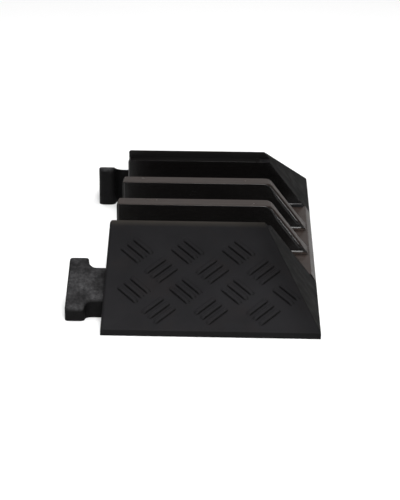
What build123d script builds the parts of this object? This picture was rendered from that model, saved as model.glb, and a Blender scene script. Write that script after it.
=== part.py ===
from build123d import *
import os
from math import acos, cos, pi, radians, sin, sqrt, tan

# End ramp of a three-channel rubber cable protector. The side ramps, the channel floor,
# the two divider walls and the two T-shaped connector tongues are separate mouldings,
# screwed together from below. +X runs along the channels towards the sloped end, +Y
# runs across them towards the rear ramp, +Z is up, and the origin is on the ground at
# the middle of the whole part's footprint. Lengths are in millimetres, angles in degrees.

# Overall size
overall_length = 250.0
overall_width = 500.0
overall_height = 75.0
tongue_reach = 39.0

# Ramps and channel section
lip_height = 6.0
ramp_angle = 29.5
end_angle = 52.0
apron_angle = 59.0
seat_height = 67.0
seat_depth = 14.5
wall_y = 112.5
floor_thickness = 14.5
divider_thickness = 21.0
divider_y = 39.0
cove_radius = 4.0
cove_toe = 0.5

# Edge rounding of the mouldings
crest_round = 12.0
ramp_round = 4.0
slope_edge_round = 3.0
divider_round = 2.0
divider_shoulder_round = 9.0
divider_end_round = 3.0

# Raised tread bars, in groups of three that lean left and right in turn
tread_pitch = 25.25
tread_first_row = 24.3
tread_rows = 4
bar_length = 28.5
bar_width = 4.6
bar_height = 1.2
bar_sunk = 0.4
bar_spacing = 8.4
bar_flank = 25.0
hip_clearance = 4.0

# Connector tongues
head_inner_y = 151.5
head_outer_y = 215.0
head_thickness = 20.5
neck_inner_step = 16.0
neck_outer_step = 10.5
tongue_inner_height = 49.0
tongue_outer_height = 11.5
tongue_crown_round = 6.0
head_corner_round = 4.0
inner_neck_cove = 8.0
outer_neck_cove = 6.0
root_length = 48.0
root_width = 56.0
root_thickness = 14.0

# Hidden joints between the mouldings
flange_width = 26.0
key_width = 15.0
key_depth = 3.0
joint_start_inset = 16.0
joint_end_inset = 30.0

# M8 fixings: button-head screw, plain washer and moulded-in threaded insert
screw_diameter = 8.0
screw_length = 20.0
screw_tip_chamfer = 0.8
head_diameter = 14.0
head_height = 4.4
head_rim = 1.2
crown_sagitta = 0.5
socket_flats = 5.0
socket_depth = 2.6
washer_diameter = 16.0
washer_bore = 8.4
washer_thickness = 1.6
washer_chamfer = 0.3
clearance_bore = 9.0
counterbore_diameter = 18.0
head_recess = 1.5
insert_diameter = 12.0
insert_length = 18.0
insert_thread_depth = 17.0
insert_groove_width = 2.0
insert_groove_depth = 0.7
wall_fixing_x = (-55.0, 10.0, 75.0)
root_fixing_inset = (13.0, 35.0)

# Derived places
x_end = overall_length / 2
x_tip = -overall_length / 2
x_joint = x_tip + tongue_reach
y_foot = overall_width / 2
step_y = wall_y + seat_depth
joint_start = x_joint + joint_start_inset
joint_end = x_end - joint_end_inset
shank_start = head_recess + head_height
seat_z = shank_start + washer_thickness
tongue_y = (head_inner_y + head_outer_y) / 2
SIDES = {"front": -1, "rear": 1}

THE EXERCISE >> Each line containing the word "from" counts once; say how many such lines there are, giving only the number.

THE OUTPUT >> 4